Porochista Khakpour spends much of her book, Sick: A Memoir, talking about relationships. Sometimes it’s her parents or girlfriends. But more often it’s the men in her life. I’ve seen reviewers bemoan this. But here’s what I think. 

A single young woman, battling chronic, mostly unexplained, illness has a natural need for caregivers. As much as Khakpour these are romantic relationships, her writing about them centers more often on how the men interacted with her illness. Did the famous writer meet her at the ER? Was the guy who nurtured her nutritionally able to maintain his momentum in the long haul?

Some men like to fix things. And Khakpour is the ultimate fixer-upper girlfriend. Please understand me. I mean that in the nicest way, from one woman living with chronic illness to another. I recognize why telling each relationship story is also exposing the stark reality of chronic illness. 

“Home for me was most likely in someone’s arms, no matter how short-lived in the end; my location was so often defined by a relationship.”

The various places she lives are perhaps more important than the men in her life. Everything in her story relates the importance of setting. In fact, her chapters are titled by location. For Porochista some places feel more like home than others. On the other hand, she never quite settles into her own body. No wonder—it never serves as a positive element of her existence.

Through it all, Khakpour struggles to be normal. To hold down teaching jobs and write her books. She walks the dog, commutes, and shops for groceries. Living with chronic illness means all of that is harder for her than for the average twenty-something. 

My conclusions

Sick is a memoir of many things, but it lives in a world of grays rather than vibrant color. There’s always an ax hanging somewhere above Khakpour’s head. I dreaded the next time it would fall and make her condition worse. This captures what it’s like to live with chronic illness!

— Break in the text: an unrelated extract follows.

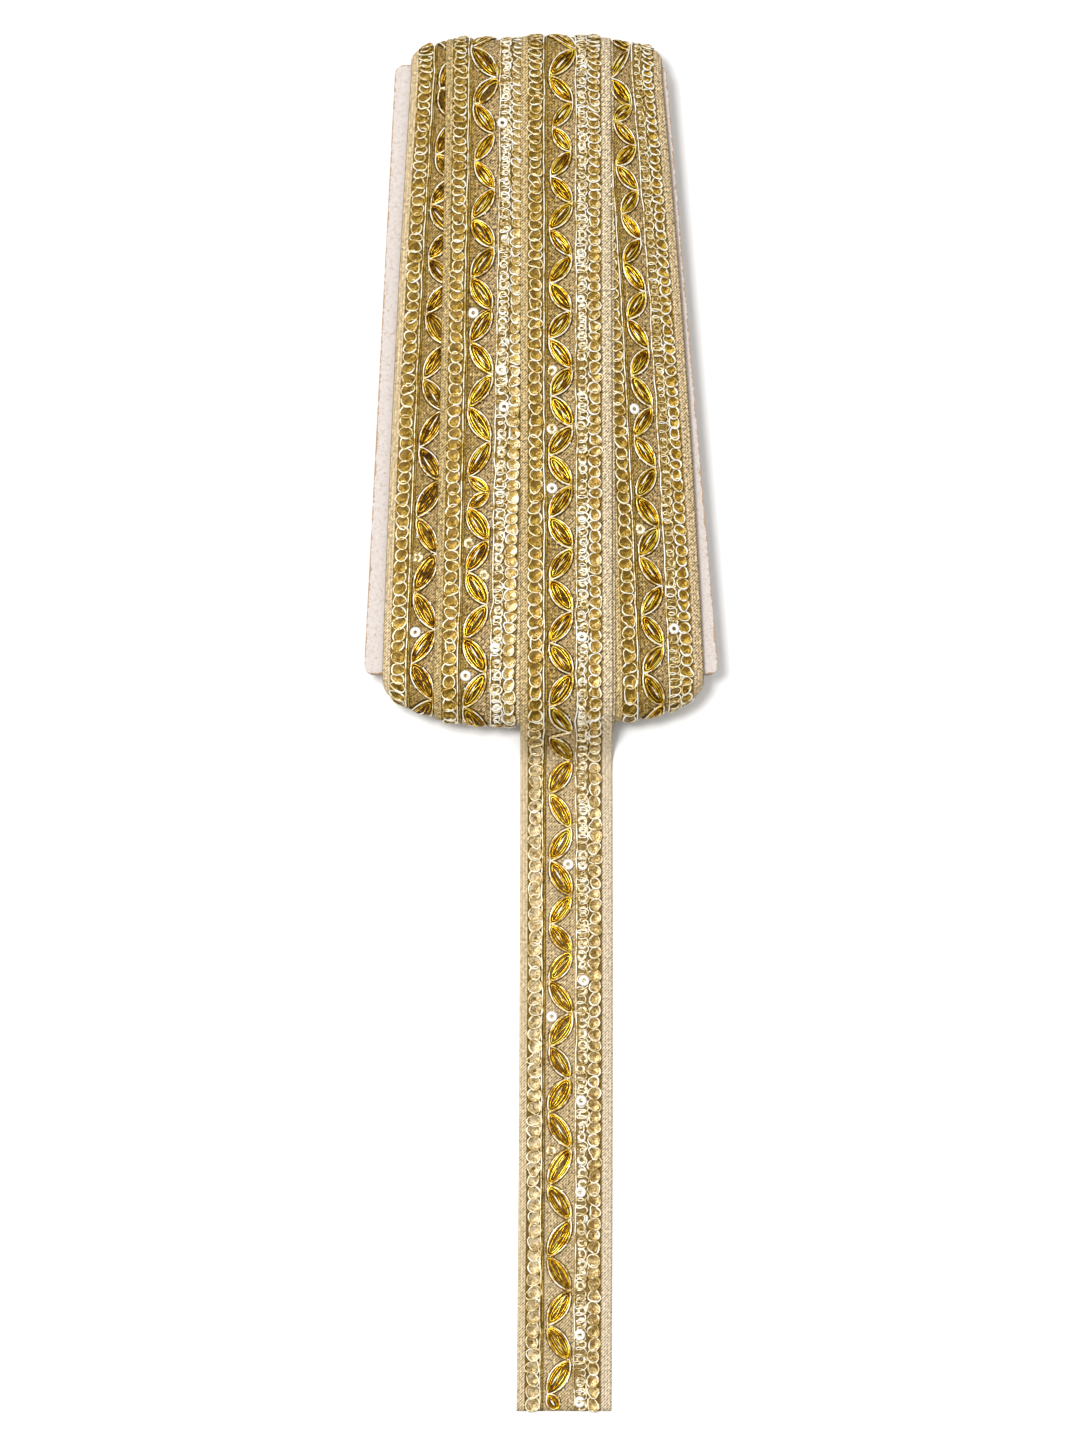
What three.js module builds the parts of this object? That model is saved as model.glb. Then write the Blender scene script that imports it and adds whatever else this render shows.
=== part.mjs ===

Khakpour has a complicated relationship to prescription drugs. As both addict and patient, she’s unable to definitively categorize them as either healing or dangerous. Even for a non-addict, Lyme disease treatment can feel so harmful. The sheer quantity of medications can be physically damaging, even as they aim to suppress the bacteria. Although I haven’t battled addiction, I connected with her experiences.

If you’ve ever been sleepless, you will deeply appreciate her descriptions of that condition. 

“But I began keeping a diary of my sleep schedule and it started to show its patterns: instead of the old abrupt insomnia, now the hours whittled themselves away sleekly, my bedtime growing slimmer and slimmer.”

It’s not often that someone talks about how medical questions with no clear answers can cause PTSD. Khakpour does. She also acknowledges that treatment can cause PTSD as well. I think we need to make this issue part of more discussions. 

I’d like to give this book to my friends, family, and medical professionals, whether they understand Lyme disease or not. Khakpour combines skillful writing with intense descriptions of the disease’s effects. Sometimes she makes chronic illness seem poetic, and other times, pedantic. I suppose that’s accurate, although most of us wouldn’t be so poetic. In either case, Sick is a memoir definitely worth reading.